Perottino adduces other historical and mythical examples of unhappy love claiming that if Gismondo wishes to prove that love is good, he must not only confute me, but a thousand ancient and modern writers (334). As he tells Lisa later, the whole world is an example of the power of the god love (345).

One of the follies of lovers, Perottino points out, is to ignore the universality of love in the belief that the pain they feel has never been surpassed. The youth summons up a small catalogue of women who followed their husbands in death. If one can trust ancient authors, he says, no one grieved more than did Argia on the body of her dead husband. Evadna, Laodomia, Pantea and Ero all sacrificed their lives. Their example demonstrates the universality of unhappiness, unvaried in time.

When Perottino moralizes on Cupid's pictorial traits, the god is compared to Medea. With strange potions he changes old, gray-haired men to babies (347). Like moths, lovers swarm to Cupid's torch, whence, “quasi Perilli nel proprio toro” they perish in their own fire (347-348). The juxtaposition of these diverse images—the moth and the instrument of torture—joined by their reference to a burning death emphasizes Perottino's oratorical excitement. From a strange but natural fact he passes immediately to the more gruesome Ovidian (Ars Amat. I, 635-636) and Dantesque (Inf. XXVII, 7-12) representation of Perillus who died in his own instrument of torture made for Phalaris, the Sicilian tyrant.

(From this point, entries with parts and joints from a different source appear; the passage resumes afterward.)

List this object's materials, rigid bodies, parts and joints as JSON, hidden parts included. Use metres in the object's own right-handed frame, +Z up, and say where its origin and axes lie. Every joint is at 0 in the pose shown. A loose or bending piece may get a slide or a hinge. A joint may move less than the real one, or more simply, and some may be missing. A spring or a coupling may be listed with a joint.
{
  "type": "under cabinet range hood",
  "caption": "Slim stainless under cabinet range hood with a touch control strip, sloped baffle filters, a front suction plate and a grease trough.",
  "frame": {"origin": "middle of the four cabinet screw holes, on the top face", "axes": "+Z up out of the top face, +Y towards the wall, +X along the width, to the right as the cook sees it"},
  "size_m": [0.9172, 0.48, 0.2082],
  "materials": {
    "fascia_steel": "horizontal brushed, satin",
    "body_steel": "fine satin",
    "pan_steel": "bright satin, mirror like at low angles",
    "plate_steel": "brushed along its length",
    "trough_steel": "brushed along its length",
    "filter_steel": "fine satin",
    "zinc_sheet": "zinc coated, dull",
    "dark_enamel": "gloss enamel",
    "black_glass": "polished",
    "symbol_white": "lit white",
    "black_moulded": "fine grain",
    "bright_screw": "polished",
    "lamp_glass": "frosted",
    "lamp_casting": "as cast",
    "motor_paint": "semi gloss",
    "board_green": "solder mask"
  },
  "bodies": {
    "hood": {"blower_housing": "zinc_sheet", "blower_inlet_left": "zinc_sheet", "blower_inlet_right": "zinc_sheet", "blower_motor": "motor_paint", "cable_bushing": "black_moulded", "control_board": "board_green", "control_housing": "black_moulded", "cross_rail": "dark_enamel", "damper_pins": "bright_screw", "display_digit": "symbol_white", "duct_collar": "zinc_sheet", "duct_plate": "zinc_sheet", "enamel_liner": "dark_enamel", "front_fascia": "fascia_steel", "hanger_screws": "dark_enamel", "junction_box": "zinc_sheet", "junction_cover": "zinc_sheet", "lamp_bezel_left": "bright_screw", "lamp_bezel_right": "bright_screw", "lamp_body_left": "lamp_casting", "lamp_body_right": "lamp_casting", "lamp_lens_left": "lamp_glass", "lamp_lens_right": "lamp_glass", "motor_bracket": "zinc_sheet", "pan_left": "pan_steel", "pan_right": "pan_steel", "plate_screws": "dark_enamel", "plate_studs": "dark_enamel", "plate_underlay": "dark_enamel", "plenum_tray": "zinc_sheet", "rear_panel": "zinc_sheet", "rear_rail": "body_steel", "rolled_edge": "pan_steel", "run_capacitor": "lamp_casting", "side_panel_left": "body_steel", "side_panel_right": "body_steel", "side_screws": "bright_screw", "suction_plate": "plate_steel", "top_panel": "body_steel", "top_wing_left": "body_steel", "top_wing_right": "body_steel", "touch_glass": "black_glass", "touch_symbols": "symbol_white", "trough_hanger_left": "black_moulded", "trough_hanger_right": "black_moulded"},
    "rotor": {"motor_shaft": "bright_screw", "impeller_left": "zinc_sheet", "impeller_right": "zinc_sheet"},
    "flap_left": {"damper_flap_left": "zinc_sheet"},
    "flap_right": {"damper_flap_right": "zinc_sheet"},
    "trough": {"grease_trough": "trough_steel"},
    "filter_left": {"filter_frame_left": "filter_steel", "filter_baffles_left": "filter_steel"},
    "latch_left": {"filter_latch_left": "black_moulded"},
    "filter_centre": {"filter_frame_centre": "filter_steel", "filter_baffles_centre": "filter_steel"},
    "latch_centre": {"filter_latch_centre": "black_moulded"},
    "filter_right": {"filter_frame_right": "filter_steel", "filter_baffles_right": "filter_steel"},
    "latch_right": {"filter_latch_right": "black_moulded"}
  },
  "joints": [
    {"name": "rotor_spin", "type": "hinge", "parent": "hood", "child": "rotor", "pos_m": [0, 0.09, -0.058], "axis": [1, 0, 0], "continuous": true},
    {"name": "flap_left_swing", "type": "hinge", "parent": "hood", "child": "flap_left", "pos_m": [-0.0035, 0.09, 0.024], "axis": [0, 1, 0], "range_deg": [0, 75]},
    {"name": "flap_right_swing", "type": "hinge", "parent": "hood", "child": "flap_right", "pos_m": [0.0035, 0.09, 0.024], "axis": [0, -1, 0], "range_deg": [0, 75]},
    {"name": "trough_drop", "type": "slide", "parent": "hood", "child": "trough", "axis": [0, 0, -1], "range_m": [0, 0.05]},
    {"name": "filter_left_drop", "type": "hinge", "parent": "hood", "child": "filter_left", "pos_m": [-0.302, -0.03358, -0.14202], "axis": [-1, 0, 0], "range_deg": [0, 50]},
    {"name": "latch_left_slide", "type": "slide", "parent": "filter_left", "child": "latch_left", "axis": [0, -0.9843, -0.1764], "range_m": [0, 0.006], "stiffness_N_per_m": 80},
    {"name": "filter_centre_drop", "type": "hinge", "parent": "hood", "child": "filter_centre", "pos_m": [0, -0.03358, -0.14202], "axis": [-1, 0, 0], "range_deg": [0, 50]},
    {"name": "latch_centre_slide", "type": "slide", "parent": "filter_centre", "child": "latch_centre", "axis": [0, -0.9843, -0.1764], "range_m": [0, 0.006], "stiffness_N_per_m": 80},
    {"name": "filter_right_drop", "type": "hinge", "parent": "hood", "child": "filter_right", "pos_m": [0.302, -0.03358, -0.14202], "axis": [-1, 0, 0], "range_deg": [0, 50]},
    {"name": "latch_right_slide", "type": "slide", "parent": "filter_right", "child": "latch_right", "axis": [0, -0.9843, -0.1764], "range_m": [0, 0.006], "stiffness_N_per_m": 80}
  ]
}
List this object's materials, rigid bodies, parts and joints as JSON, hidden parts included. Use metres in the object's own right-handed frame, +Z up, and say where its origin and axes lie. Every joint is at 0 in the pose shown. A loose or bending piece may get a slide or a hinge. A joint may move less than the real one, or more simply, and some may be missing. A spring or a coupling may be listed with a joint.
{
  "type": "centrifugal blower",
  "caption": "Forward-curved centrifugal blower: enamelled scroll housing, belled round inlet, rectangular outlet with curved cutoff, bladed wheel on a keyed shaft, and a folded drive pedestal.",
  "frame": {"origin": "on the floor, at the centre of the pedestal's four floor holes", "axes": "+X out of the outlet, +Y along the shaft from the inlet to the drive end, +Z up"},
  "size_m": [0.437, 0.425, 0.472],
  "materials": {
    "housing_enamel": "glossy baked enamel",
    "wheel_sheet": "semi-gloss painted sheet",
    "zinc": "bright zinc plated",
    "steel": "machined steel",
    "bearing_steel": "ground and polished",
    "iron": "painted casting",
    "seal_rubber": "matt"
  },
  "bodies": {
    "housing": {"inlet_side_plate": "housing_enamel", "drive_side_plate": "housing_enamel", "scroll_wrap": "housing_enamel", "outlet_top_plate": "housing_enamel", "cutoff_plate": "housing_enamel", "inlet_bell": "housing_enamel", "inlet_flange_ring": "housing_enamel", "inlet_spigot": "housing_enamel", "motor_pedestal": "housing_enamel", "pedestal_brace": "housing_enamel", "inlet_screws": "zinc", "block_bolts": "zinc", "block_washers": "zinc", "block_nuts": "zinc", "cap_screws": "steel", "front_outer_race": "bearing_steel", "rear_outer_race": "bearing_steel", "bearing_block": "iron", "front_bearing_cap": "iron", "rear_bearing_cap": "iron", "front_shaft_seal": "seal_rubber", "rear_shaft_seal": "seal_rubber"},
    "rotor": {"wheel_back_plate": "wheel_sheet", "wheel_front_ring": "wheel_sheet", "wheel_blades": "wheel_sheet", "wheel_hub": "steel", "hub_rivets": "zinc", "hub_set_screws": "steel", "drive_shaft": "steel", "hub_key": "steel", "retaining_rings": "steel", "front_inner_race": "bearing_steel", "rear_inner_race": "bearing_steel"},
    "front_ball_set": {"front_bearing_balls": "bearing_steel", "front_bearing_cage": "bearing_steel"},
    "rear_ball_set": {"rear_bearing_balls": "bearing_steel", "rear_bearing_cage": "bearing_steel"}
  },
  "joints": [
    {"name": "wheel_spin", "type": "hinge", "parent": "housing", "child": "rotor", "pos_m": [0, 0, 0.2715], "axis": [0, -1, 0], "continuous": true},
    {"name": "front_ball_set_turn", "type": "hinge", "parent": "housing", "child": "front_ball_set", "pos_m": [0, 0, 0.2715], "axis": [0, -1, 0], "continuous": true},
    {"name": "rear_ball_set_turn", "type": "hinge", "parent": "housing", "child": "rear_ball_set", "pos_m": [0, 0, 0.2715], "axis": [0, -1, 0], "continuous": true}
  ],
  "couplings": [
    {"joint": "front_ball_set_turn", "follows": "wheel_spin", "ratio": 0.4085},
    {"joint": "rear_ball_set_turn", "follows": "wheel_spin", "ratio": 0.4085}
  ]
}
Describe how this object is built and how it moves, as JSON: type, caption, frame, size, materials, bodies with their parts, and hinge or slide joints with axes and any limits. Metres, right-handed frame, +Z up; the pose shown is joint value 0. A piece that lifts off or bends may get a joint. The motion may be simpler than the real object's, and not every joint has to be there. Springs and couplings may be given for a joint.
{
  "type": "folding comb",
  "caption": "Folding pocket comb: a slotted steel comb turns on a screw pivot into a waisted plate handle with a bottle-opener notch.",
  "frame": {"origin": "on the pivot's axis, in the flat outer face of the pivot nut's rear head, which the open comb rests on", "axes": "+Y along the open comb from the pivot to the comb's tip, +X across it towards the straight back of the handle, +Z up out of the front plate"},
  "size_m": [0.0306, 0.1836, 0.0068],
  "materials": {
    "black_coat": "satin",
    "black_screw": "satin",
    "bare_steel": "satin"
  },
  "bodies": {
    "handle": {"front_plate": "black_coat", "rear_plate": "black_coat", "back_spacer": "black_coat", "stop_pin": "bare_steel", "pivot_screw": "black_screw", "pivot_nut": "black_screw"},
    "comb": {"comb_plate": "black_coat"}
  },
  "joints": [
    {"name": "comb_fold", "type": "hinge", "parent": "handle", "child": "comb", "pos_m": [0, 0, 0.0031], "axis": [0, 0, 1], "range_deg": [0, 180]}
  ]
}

Despite the universal affliction of love, the poet Perottino grieves alone, his pain shared only by Echo. But at least he lives. Many lovers have died from grief, especially those who were unrestrained in their happiness. Perottino employs Artemisia, the celebrated classical example of marital fedelity, to illustrate his own theme of rejoicing with measure. Like Dido (“Elisa”), had she lived less subject to fortune's extremes she would not have died. In the same fashion Niobe's loss of her children was the greater because of her previous happiness.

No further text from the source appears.